--- start of INFORMATION GIVEN ---
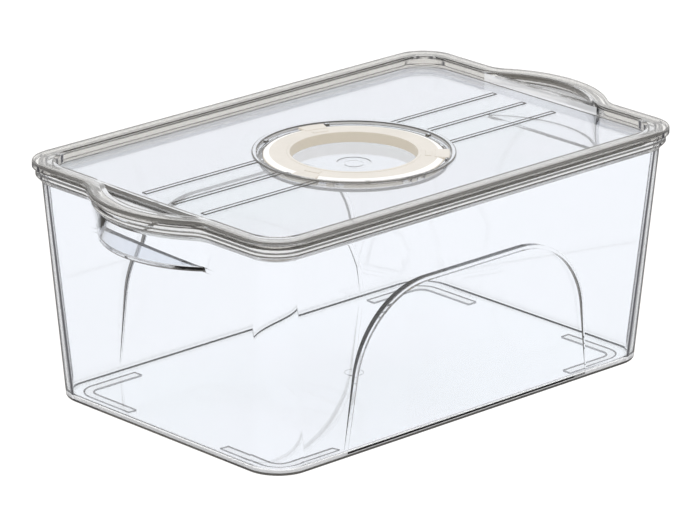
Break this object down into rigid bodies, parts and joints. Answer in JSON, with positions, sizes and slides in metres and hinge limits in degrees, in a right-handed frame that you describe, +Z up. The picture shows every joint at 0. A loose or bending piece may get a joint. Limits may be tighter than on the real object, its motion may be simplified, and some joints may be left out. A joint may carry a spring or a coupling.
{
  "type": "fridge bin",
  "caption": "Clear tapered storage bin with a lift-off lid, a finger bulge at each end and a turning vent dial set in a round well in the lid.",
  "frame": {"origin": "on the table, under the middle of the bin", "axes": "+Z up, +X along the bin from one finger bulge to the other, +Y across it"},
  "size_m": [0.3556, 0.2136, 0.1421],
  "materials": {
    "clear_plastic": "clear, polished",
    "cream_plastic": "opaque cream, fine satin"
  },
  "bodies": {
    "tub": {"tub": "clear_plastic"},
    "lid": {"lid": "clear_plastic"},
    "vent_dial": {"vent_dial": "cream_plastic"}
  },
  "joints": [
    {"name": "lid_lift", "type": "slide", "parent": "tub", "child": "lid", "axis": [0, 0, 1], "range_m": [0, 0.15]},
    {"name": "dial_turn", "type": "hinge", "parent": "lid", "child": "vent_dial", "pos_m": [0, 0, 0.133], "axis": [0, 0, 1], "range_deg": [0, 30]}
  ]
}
--- end of INFORMATION GIVEN ---
--- start of INFORMATION GIVEN ---
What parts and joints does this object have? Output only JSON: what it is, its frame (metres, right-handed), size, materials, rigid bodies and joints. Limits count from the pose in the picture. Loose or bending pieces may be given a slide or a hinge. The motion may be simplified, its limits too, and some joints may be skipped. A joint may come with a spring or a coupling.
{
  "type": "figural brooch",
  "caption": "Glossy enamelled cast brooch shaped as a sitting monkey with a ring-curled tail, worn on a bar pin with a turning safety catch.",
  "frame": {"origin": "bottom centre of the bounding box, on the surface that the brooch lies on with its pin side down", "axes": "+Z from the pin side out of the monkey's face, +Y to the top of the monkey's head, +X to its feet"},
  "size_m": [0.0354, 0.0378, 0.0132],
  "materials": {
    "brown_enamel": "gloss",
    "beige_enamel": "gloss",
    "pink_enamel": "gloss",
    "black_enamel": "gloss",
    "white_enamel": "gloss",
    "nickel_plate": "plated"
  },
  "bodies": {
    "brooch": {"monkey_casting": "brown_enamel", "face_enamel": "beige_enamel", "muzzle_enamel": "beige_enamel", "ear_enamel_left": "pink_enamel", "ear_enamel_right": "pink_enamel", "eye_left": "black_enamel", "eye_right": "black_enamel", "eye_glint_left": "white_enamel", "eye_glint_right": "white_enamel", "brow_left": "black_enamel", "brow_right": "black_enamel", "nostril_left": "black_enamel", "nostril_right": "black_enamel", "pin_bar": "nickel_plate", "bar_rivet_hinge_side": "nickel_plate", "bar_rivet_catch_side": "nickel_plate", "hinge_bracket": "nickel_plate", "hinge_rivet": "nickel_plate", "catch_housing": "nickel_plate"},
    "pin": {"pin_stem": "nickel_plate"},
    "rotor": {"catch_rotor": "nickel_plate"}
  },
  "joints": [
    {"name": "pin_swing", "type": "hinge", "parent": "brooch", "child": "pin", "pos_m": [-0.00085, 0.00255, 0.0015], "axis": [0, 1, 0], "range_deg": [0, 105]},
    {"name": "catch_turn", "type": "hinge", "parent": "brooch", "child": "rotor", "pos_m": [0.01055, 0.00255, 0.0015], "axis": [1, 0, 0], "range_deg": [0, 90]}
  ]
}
--- end of INFORMATION GIVEN ---
--- start of INFORMATION GIVEN ---
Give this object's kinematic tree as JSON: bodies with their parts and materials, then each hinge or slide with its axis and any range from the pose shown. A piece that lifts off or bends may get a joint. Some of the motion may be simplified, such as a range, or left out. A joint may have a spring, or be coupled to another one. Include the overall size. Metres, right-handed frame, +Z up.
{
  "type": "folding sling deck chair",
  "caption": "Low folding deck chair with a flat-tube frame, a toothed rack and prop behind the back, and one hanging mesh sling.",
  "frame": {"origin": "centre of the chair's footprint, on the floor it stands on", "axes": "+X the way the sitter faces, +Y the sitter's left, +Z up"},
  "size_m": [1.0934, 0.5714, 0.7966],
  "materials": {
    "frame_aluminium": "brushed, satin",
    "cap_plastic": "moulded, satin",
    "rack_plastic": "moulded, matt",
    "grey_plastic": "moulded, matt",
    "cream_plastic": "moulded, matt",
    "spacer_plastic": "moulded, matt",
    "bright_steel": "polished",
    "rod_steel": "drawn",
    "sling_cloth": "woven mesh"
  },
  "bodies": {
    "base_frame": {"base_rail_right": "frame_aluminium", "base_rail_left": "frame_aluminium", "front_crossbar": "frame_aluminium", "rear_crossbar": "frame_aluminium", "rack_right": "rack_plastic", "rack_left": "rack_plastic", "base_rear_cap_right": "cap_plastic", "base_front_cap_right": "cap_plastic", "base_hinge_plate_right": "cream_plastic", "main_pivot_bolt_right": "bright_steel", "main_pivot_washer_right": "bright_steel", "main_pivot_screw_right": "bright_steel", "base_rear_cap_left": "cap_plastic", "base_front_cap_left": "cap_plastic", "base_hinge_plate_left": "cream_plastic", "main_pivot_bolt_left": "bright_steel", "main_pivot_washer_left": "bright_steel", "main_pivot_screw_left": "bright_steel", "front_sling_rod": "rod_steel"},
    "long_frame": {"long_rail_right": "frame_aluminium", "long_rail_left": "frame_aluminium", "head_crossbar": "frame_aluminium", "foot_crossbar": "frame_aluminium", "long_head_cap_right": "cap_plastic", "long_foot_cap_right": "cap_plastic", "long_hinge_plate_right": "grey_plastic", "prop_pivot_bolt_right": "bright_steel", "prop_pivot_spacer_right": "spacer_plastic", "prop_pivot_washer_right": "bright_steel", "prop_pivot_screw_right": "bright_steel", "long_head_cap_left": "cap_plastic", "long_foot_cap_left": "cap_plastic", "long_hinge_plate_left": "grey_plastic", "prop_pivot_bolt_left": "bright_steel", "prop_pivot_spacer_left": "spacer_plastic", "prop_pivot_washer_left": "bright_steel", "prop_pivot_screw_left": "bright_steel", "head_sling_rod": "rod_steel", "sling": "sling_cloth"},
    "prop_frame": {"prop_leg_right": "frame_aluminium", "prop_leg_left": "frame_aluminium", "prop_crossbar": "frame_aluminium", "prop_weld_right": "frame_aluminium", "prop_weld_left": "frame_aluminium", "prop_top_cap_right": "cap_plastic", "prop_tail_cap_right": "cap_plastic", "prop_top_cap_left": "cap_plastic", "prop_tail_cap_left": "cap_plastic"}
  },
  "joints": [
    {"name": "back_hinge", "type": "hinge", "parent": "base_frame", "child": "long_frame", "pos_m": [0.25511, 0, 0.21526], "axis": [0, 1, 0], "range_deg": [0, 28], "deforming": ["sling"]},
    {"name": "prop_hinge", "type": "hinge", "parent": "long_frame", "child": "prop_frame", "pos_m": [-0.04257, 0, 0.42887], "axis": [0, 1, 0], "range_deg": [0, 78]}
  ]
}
--- end of INFORMATION GIVEN ---
### STATED EXERCISE
Gather all lines where the word "from" appears.

### SOLUTION TO THIS PROBLEM
  "frame": {"origin": "on the table, under the middle of the bin", "axes": "+Z up, +X along the bin from one finger bulge to the other, +Y across it"},
What parts and joints does this object have? Output only JSON: what it is, its frame (metres, right-handed), size, materials, rigid bodies and joints. Limits count from the pose in the picture. Loose or bending pieces may be given a slide or a hinge. The motion may be simplified, its limits too, and some joints may be skipped. A joint may come with a spring or a coupling.
  "frame": {"origin": "bottom centre of the bounding box, on the surface that the brooch lies on with its pin side down", "axes": "+Z from the pin side out of the monkey's face, +Y to the top of the monkey's head, +X to its feet"},
Give this object's kinematic tree as JSON: bodies with their parts and materials, then each hinge or slide with its axis and any range from the pose shown. A piece that lifts off or bends may get a joint. Some of the motion may be simplified, such as a range, or left out. A joint may have a spring, or be coupled to another one. Include the overall size. Metres, right-handed frame, +Z up.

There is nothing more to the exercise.